--- Begin MATERIAL PROVIDED ---
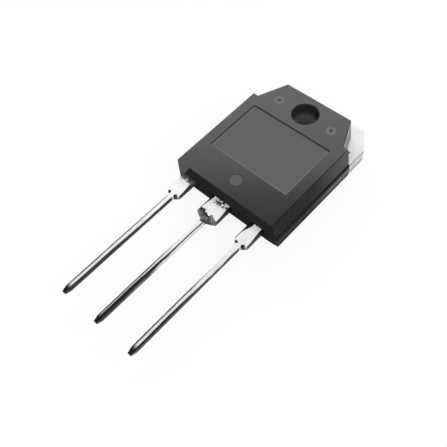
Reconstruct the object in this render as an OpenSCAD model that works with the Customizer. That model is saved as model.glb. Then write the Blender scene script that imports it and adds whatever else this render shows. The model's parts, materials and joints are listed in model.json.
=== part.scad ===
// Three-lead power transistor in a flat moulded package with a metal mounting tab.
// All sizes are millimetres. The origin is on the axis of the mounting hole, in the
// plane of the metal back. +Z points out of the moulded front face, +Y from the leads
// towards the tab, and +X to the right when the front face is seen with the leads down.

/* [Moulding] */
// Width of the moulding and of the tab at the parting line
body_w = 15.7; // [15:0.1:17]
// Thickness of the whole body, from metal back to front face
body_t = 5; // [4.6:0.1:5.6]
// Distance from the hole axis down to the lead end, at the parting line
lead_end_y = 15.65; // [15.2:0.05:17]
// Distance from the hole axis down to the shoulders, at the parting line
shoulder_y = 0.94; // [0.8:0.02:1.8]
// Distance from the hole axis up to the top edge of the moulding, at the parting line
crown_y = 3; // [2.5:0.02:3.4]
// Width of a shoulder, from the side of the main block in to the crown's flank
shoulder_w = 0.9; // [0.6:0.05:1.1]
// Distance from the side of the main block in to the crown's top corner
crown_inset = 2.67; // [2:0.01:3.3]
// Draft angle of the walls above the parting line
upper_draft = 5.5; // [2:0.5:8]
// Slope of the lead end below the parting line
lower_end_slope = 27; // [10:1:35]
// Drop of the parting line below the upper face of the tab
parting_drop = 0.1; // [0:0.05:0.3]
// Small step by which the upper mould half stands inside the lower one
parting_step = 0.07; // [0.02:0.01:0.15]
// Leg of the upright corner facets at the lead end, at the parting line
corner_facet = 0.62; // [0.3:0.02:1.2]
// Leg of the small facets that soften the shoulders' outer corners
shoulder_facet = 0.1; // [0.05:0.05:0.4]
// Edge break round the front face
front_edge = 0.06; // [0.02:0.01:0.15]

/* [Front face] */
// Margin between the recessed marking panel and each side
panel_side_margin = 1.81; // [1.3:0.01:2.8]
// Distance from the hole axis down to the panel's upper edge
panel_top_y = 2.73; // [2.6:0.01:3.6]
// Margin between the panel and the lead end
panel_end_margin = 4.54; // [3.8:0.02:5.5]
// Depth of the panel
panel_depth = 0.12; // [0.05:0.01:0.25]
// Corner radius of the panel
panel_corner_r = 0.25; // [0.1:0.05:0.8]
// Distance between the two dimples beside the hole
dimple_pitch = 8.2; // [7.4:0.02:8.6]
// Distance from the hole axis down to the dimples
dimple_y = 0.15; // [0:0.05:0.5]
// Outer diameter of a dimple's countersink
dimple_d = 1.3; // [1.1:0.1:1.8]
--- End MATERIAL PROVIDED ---
--- Begin MATERIAL PROVIDED ---
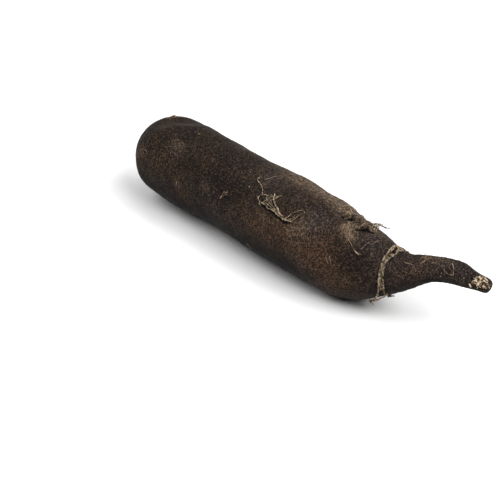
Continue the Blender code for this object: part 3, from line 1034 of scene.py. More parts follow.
--- End MATERIAL PROVIDED ---
• **WHAT YOU HAVE TO DO**
Everything from the line that contains "Reconstruct the object" to the line that contains "the leads down." must be transcribed exactly, both end lines included.

• **OUTPUT BELOW**
Reconstruct the object in this render as an OpenSCAD model that works with the Customizer. That model is saved as model.glb. Then write the Blender scene script that imports it and adds whatever else this render shows. The model's parts, materials and joints are listed in model.json.
=== part.scad ===
// Three-lead power transistor in a flat moulded package with a metal mounting tab.
// All sizes are millimetres. The origin is on the axis of the mounting hole, in the
// plane of the metal back. +Z points out of the moulded front face, +Y from the leads
// towards the tab, and +X to the right when the front face is seen with the leads down.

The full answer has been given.